WASHINGTON, D.C. — While many of her peers will be catching up on sleep or heading to warmer climates during spring break, 27-year-old medical school student Belsy Garcia Manrique will be heading to a detention center in Georgia to visit her father and to fight for his release.
In January, Felix Garcia, 51, was taken into custody while doing a regular immigration check-in with authorities in Georgia. He had been routinely attending the meetings since 2009 when U.S. Immigration and Customs Enforcement showed up at his workplace and detained undocumented workers. Since he didn’t have a criminal record, he was not a high priority for deportation as long as he checked in.
But on Jan. 23, Belsy Garcia said, she received a text message from her father: “They’re going to detain me. Keep going. I know you can do it.”
“It was heartbreaking, not knowing when I was going to see my father again,” said Garcia in a March 22 telephone interview with Catholic News Service.
With just a year to finish medical school in Chicago, Garcia faces a predicament of her own since she, too, is facing an uncertain future as a beneficiary of the Deferred Action for Childhood Arrivals program, whose end President Donald Trump announced in September. He charged Congress with passing a measure to keep DACA in place, which so far it has failed to do.
If her father is deported to Guatemala, she is unlikely to see him because she fears that leaving the U.S. may mean that she will not be able to return just as she gets closer to her professional dream.
Garcia is studying to become a doctor at Loyola University Chicago’s Stritch School of Medicine, a decision that she says was influenced by her father, who encouraged her to do something with her life that would help underserved communities.
Seeing her father interpret for others, making the effort to find work for others when they needed it, shaped the way she lives her life, she said. Though she didn’t have proper legal documents to be in the United States, he taught her that she could still be a contributing member to American society, she said.
“He made us volunteer and he was always about us doing well in school,” she said, even as the family faced an unsure future because of their irregular immigration status.

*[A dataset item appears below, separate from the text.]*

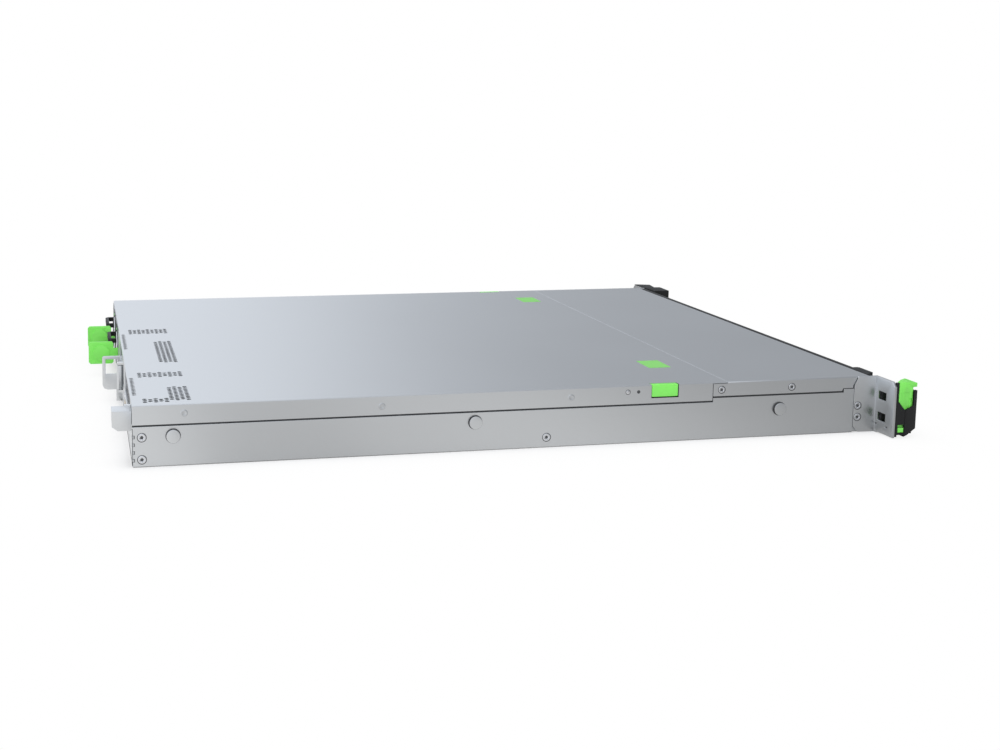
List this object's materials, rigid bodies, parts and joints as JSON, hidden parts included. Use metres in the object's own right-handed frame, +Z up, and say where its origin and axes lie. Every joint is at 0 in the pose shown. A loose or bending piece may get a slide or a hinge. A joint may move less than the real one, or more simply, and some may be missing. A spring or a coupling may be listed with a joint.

With help from groups such as the Ignatian Solidarity Network, Belsy Garcia has been trying to get the attention of Sean Gallagher, director of the Atlanta Field Office for ICE, getting others to sign a petition to free her father.
It’s been financially hard for her family, she said, because he was the breadwinner. Part of her spring break includes seeing what finances can be pared down and how to recover from losing his salary. But it’s been harder emotionally. The family can only see him through glass and even behind that barrier, he has continued to encourage his daughters to keep their spirits up and their goals in focus.
For Belsy Garcia, that means pushing through with the work she needs to finish her medical degree so she can graduate in the spring of 2019 and then serve the poor in the Calhoun, Georgia community, a place that’s been home to her family for more than 20 years.
“Without my dad’s drive and passion and set of values that he taught me, I wouldn’t be where I am today,” she said.
Her father, a “jack-of-all-trades,” put down roots in Calhoun, Georgia, after problems erupted in his native Guatemala in the 1990s, she said. Though her father came seeking asylum, he didn’t have an attorney and Felix took his chances working all kinds of jobs to support his daughters. He’s done accounting work, construction, even had a small business selling tortillas, she said.
“This is his home, where he has put down roots,” she said. “If he could, he would do whatever, he’d be willing to fight and go to war for the United States. … He sees this as his home.”
She admits that it’s been a difficult few weeks trying to focus on work, talking to lawyers, groups, trying to find a way to stop the deportation, which could come in early April.
“It’s been extremely hard. It’s hard to focus on your studies when your dad is in a detention center,” she said in between tears. “I feel helpless … it’s a lot of emotions.”
Going to work, doing clinical rotations and seeing patients “takes my mind off of things,” she said.
Though DACA changed her life — she was able to work, drive and volunteer at places she’d previously had to skip because they asked for a Social Security number — most people don’t realize the complexity of how immigration policy can affect one family.
In her family’s case, even if politicians find a solution for those like her, who were brought into the country without legal documentation as minors, “what about my father?” she asked.
“I could fix my status but what about my father?” she said. “It’s a personal problem and an issue in my life.”
Though the adults who brought them to the U.S. are often painted in a bad light, the only thing they’re guilty of is trying to provide a better life for their family, she said, and that’s why she’s fighting to free her father.
“He wanted us to take advantage of the opportunities he didn’t get,” she said.
In his absence, she’s trying to maintain his optimism and help her 19-year-old sister with the uncertainty of the moment.
“It causes an extreme amount of stress and emotional toll on my youngest sister,” she said. “What can you say that will make her feel better? There is absolutely nothing I could tell her, other than that at least he is healthy and hopefully we’ll get to see him in the future. … How can I console her? It’s difficult to stay strong especially because my dad has been a foundation for us and now he’s being taken away from us.”